Published: 2026-06-11By ZheBrella TeamReading time: 9 min
Metallic and Neon Logo Printing on Branded Umbrellas

Metallic and neon logos can make a branded umbrella look premium, but they also expose every weak point in ink adhesion, fabric coating, and print positioning. On our Songxia production floor, metallic logo umbrella printing is treated differently from standard spot-color work because shimmer pigments, fluorescent inks, and dark canopy fabrics all change curing, coverage, and inspection standards. Buyers need clear limits before sampling, not after bulk panels are already cut.

Table of Contents

What Specialty Inks Can and Cannot Achieve

Metallic ink is not foil stamping, and that is the first expectation I correct with buyers asking for metallic logo umbrella printing. A silver or gold specialty ink uses fine metallic particles suspended in the binder, so it gives a soft reflective glint when the canopy moves under light, not a mirror finish. On 190T or 210T pongee, the woven texture breaks the reflection and makes the effect more satin than shiny. The same artwork printed on smooth PVC or POE will look brighter because the surface is flatter and less absorbent. Standard spot colors, by comparison, are cleaner and more predictable: a Pantone 186C red or Reflex Blue can be controlled within normal umbrella print specifications, especially on white or light canopies. Metallic gold is warmer and less opaque than many buyers expect, so we usually recommend a white underbase on dark navy, black, or burgundy panels if the logo must stay readable from 2 to 3 meters away.

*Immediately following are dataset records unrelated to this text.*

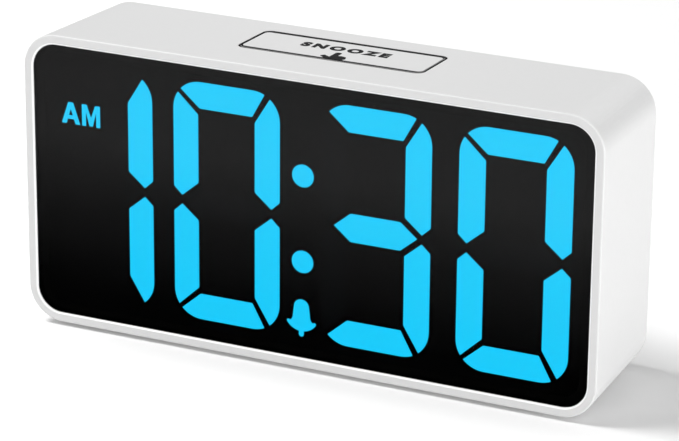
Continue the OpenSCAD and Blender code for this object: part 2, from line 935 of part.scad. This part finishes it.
main_housing();
front_window();
light_frame();
lit_digit(0);  // digit_1_lit_segments
lit_digit(1);  // digit_2_lit_segments
lit_digit(2);  // digit_3_lit_segments
lit_digit(3);  // digit_4_lit_segments
unlit_digit(1);  // digit_2_unlit_segment
unlit_digit(2);  // digit_3_unlit_segments
unlit_digit(3);  // digit_4_unlit_segment
colon_dots();
am_symbol();
alarm_bell_symbol();
display_board();
display_leds();
display_driver_chip();
board_screws();
ribbon_headers();
ribbon_cable();
snooze_key();
snooze_switch_plunger();
snooze_switch_body();
snooze_board();
rear_cover();
rear_cover_screws();
control_board();
set_button(0);  // clock_set_button
set_button(1);  // alarm_set_button
set_button(2);  // hour_button
set_button(3);  // minute_button
set_plunger(0);  // clock_set_plunger
set_plunger(1);  // alarm_set_plunger
set_plunger(2);  // hour_plunger
set_plunger(3);  // minute_plunger
set_switch_bodies();
alarm_slide_knob();
alarm_slide_body();
dimmer_wheel();
dimmer_body();
inlet_body();
inlet_pin();
speaker_basket();
speaker_cone();
speaker_magnet();
battery_door();
cell(cell_z[1], -1);  // battery_cell_upper
cell(cell_z[0], 1);  // battery_cell_lower
battery_plus_contact();
battery_minus_contact();
battery_link_contact();
foot(-1, -foot_y);  // foot_front_left
foot(1, -foot_y);  // foot_front_right
foot(-1, foot_y);  // foot_rear_left
foot(1, foot_y);  // foot_rear_right
speaker_wires();
battery_wires();
inlet_wires();
snooze_wires();
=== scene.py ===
import math

import bpy
import bmesh
from mathutils import Euler, Matrix, Vector


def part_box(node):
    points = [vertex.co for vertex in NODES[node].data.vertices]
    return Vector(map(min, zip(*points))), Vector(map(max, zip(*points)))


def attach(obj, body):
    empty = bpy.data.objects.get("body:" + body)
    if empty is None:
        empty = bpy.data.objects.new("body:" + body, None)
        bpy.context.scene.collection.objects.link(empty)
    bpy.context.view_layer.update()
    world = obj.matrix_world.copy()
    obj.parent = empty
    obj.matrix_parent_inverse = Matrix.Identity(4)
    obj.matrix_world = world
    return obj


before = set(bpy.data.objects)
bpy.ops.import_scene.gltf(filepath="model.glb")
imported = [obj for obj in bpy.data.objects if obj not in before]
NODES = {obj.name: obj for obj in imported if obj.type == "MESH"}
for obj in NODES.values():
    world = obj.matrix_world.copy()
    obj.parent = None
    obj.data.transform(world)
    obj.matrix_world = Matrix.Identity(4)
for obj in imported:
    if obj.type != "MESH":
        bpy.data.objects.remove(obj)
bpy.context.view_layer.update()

MM = 0.001

# Corner radii of the window and of the snooze key, how far the collar under the key stands out
# at its ends and sides, and the gap between the key and the casing
WINDOW_RADIUS = 5.65 * MM
KEY_RADIUS = 1.5 * MM
KEY_COLLAR = (1.5 * MM, 1.2 * MM)
KEY_GAP = 0.55 * MM

# The four setting buttons and the words beside them
BUTTON_WORDS = {"clock_set": "TIME", "alarm_set": "ALARM", "hour": "HOUR", "minute": "MIN"}


# ---- camera, floor and light ----

def make_camera():
    data = bpy.data.cameras.new("camera")
    data.sensor_width = 36
    data.lens = 176.8
    data.clip_start = 0.01
    data.clip_end = 50
    camera = bpy.data.objects.new("camera", data)
    camera.location = (0.2879, -0.6152, 0.27987)
    camera.rotation_euler = Euler([math.radians(angle) for angle in (69.705, -0.470, 25.240)])
    bpy.context.scene.collection.objects.link(camera)
    bpy.context.scene.camera = camera


def make_floor():
    """A pale floor just below the feet, with a trace of glow that lifts the shadows."""
    bpy.ops.mesh.primitive_plane_add(size=8, location=(0, 0, -0.03 * MM))
    floor = bpy.context.object
    floor.name = "floor"
    material, tree, shader = new_material("pale_floor")
    shader.inputs["Base Color"].default_value = (0.92, 0.92, 0.92, 1)
    shader.inputs["Roughness"].default_value = 0.9
    shader.inputs["Specular IOR Level"].default_value = 0.0
    shader.inputs["Emission Color"].default_value = (1, 1, 1, 1)
    shader.inputs["Emission Strength"].default_value = 0.03
    floor.data.materials.append(material)


def area_lamp(name, place, size, power):
    """A rectangular lamp that faces the middle of the clock."""
    middle = Vector((0, 0, 0.03))
    data = bpy.data.lights.new(name, "AREA")
    data.shape = "RECTANGLE"
    data.size, data.size_y = size
    data.energy = power
    lamp = bpy.data.objects.new(name, data)
    lamp.location = place
    lamp.rotation_euler = (middle - Vector(place)).to_track_quat("-Z", "Y").to_euler()
    bpy.context.scene.collection.objects.link(lamp)


def make_light():
    scene = bpy.context.scene
    scene.view_settings.view_transform = "Standard"
    scene.world = bpy.data.worlds.new("studio")
    scene.world.use_nodes = True
    sky = scene.world.node_tree.nodes["Background"]
    sky.inputs["Color"].default_value = (1, 1, 1, 1)
    sky.inputs["Strength"].default_value = 0.26
    area_lamp("top_softbox", (-0.54, -0.12, 1.01), (0.5, 0.5), 11.9)
    area_lamp("front_softbox", (0.15, -1.05, 0.3), (0.8, 0.3), 4.2)
    area_lamp("side_softbox", (0.9, -0.1, 0.09), (0.5, 0.14), 5.8)
    area_lamp("back_softbox", (-0.2, 1.2, 0.4), (0.9, 0.4), 2.0)


# ---- materials ----

def new_material(name):
    material = bpy.data.materials.new(name)
    material.use_nodes = True
    tree = material.node_tree
    tree.nodes.clear()
    shader = tree.nodes.new("ShaderNodeBsdfPrincipled")
    out = tree.nodes.new("ShaderNodeOutputMaterial")
    tree.links.new(shader.outputs["BSDF"], out.inputs["Surface"])
    return material, tree, shader


def object_place(tree):
    """The place on the object, in metres in the clock's own frame."""
    return tree.nodes.new("ShaderNodeTexCoord").outputs["Object"]


def noise(tree, scale, detail):
    texture = tree.nodes.new("ShaderNodeTexNoise")
    texture.inputs["Scale"].default_value = scale
    texture.inputs["Detail"].default_value = detail
    tree.links.new(object_place(tree), texture.inputs["Vector"])
    return texture.outputs["Fac"]


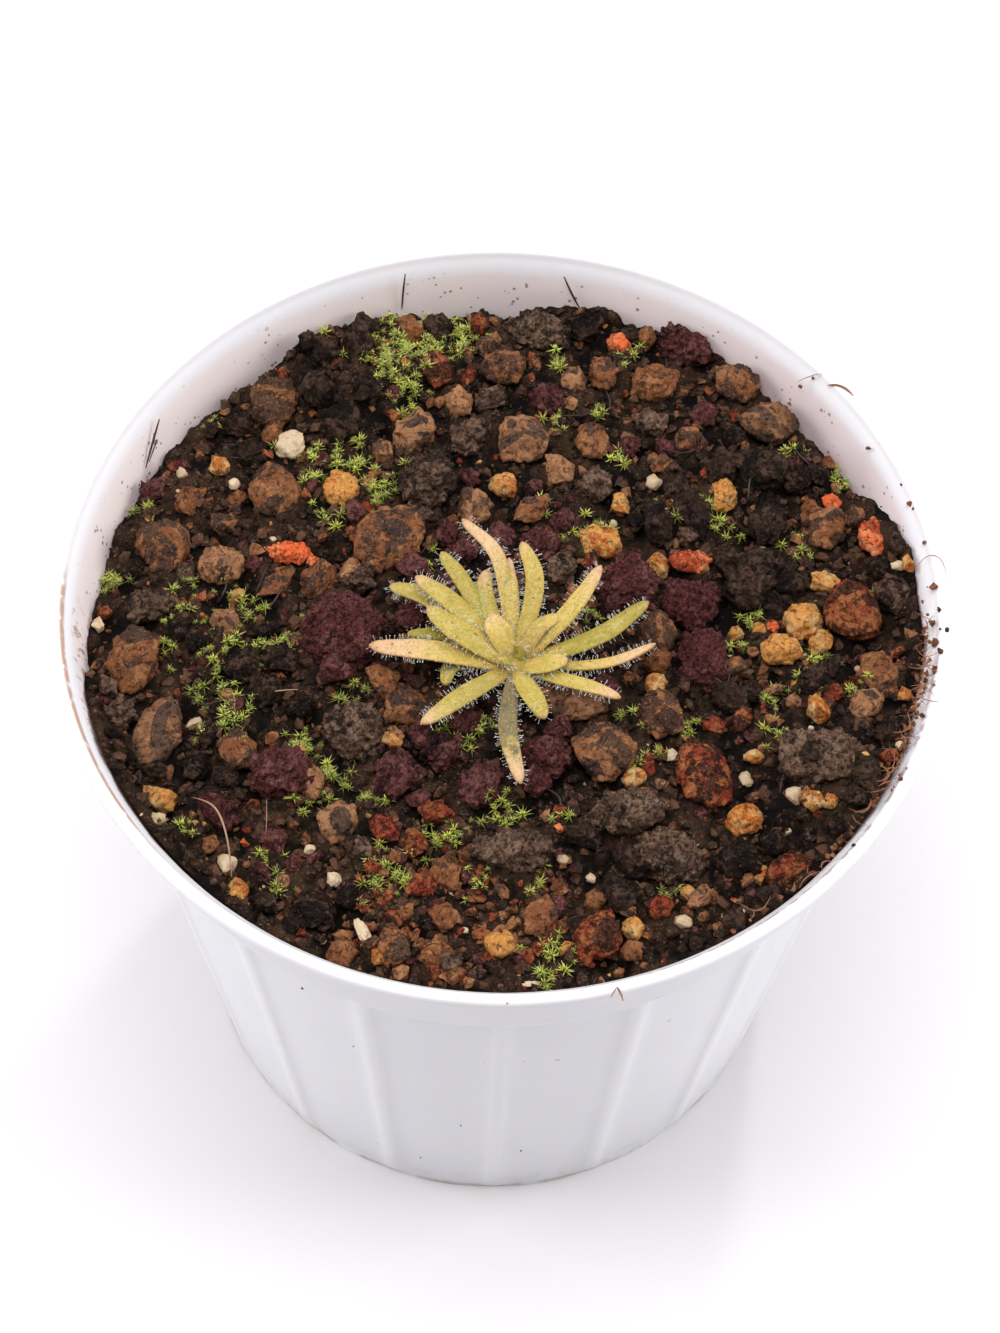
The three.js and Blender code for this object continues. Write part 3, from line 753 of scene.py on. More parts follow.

Fluorescent neon behaves differently from metallic. Neon umbrella logos are about high chroma, not reflection; neon yellow, orange, pink, and green absorb UV and throw back a brighter-looking color in daylight. They work well for event umbrellas, beach promotions, safety campaigns, and branded promotional umbrellas where visibility matters more than luxury tone. The limitation is coverage and color stability. Fluorescent inks are usually less opaque than standard spot inks, so printing neon pink directly on royal blue pongee will look dirty unless we add a white base layer. They also fade faster under long UV exposure than conventional pigments, even when the canopy has a UPF 50+ or water-repellent coating. For outdoor retail programs, I tell clients to treat neon as a strong visual accent rather than a lifetime color promise; it is best for logos, slogans, trim graphics, and limited seasonal campaigns.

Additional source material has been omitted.